While a lot of effort can be saved through investing in ETFs, I believe that seasoned investors who are passionate about making their hard-earned cash grow, should really spend time to research on the businesses and companies that they are vested in, and actively adjust or rebalance their own investment portfolios.


4. Indirect ownership of businesses

Being vested in an ETF does not give us direct ownership of the businesses, companies or Reits in the fund as shareholders of an ETF do not have voting rights in the AGMs. The fund manager, or financial institution will be the rightful custodian and owner of the company shares.

If we want to feel like a boss, or major stakeholder through owning a substantial volume of a company shares, then we should invest directly by buying the company's shares.

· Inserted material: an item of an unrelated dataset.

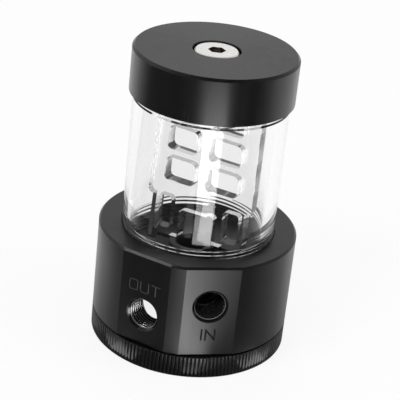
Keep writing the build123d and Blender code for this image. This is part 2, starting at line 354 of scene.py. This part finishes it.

5. Risks can be higher than we think

As all the stocks in the ETFs either belong to an index, sector or a common trait, their share price movements correlate each other. If there is a stock market crash, the indexes will reflect the crash and such index mimicking ETFs will perform accordingly due to the similar weightage of stocks in the fund. If there is an interest rate hike, high dividend tracking ETFs will tank accordingly due to its composite of all high dividend yielding stocks in its portfolio.

Take for example, the share price of Lion-OCBC Hang Seng Tech ETF (HST.SI) has tanked from the highs of $1.80 in Feb 2021 to around $1 in Aug 2021 due to the recent meltdown of China tech giants.

Investors could be better off building a more diversified portfolio with lower volatility comprising of company stocks from varied sectors and industries than a basket of stocks from the same sector or industry.

Conclusion

With the growing popularity and proliferation of ETFs, the decision on whether to invest in ETFs is subjective and differs among individual investors because it depends on many factors such as risk appetite, investment objective, horizon, sector or industry preference and degree of complementary with existing investments.

Thanks for reading. As always, stay safe and remain strong.